## DIRECTION
From the entries below, copy every line where the string "that" appears.

######

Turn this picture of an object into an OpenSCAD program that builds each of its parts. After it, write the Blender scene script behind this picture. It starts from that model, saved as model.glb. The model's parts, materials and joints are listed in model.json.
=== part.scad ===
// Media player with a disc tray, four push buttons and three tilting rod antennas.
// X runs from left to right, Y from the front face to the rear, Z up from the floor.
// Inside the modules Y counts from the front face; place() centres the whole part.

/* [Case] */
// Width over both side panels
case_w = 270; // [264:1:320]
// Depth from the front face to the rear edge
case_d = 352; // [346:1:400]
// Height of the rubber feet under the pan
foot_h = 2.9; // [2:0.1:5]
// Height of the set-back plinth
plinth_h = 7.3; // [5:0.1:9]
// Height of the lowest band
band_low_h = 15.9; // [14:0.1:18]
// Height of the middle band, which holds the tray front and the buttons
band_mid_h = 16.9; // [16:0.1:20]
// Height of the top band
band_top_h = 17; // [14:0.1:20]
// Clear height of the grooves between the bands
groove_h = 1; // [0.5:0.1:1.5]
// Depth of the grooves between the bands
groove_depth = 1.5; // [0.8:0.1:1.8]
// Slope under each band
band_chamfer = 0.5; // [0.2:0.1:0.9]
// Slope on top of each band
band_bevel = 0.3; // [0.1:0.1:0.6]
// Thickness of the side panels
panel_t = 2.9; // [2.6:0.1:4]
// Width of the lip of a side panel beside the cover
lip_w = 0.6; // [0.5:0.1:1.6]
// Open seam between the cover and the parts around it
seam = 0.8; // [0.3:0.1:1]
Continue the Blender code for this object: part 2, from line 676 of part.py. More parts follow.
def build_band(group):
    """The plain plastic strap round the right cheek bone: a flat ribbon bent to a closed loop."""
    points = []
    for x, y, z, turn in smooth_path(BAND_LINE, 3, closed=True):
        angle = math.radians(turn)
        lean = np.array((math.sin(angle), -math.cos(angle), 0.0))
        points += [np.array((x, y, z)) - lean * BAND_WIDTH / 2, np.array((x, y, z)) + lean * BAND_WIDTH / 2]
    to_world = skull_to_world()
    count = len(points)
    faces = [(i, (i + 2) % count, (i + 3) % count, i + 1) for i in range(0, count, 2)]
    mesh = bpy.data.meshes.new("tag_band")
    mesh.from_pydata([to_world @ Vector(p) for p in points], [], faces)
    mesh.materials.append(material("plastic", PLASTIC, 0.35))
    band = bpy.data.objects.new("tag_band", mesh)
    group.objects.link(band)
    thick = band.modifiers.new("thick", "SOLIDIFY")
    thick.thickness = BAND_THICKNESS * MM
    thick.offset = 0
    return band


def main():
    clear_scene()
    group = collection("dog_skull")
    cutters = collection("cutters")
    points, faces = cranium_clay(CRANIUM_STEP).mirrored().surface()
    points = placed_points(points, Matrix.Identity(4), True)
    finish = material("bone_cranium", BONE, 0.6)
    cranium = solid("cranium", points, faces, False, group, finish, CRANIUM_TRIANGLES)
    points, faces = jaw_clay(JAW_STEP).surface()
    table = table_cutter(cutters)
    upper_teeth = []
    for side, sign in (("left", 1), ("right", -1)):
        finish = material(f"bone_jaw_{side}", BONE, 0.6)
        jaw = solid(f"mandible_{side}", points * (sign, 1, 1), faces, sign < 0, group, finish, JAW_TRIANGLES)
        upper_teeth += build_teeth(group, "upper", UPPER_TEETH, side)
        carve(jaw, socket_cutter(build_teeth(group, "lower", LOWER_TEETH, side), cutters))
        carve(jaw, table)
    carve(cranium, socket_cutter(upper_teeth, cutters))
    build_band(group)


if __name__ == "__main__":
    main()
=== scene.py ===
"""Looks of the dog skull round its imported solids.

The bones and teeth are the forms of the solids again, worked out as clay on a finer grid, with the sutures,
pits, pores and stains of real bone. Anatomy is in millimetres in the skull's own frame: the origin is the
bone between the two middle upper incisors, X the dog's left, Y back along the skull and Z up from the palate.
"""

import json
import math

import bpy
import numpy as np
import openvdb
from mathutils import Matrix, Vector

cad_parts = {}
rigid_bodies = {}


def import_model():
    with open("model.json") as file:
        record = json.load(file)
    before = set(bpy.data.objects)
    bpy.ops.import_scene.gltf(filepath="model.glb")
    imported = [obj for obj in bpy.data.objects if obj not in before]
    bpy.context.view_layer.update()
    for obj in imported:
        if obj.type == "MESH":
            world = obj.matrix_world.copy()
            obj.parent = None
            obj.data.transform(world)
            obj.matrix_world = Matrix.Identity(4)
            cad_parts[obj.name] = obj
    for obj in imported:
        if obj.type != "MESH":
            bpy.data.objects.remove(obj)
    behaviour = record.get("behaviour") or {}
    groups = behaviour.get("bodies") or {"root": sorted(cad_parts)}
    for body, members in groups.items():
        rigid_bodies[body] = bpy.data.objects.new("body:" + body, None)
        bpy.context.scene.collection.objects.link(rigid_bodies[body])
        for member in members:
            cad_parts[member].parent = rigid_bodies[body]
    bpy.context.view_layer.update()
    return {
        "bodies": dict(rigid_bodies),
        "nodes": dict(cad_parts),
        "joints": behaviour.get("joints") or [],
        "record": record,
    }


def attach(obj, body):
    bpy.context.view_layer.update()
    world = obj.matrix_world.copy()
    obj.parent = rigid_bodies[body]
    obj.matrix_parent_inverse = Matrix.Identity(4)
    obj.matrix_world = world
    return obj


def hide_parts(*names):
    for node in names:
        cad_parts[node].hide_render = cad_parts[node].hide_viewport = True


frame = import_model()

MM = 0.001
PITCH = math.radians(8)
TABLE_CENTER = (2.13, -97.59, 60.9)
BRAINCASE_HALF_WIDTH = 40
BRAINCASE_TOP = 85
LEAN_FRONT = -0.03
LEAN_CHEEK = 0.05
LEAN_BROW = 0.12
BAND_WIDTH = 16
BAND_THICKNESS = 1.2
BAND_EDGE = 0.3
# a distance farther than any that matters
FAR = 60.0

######

## COMPLETED TASK
Turn this picture of an object into an OpenSCAD program that builds each of its parts. After it, write the Blender scene script behind this picture. It starts from that model, saved as model.glb. The model's parts, materials and joints are listed in model.json.
# a distance farther than any that matters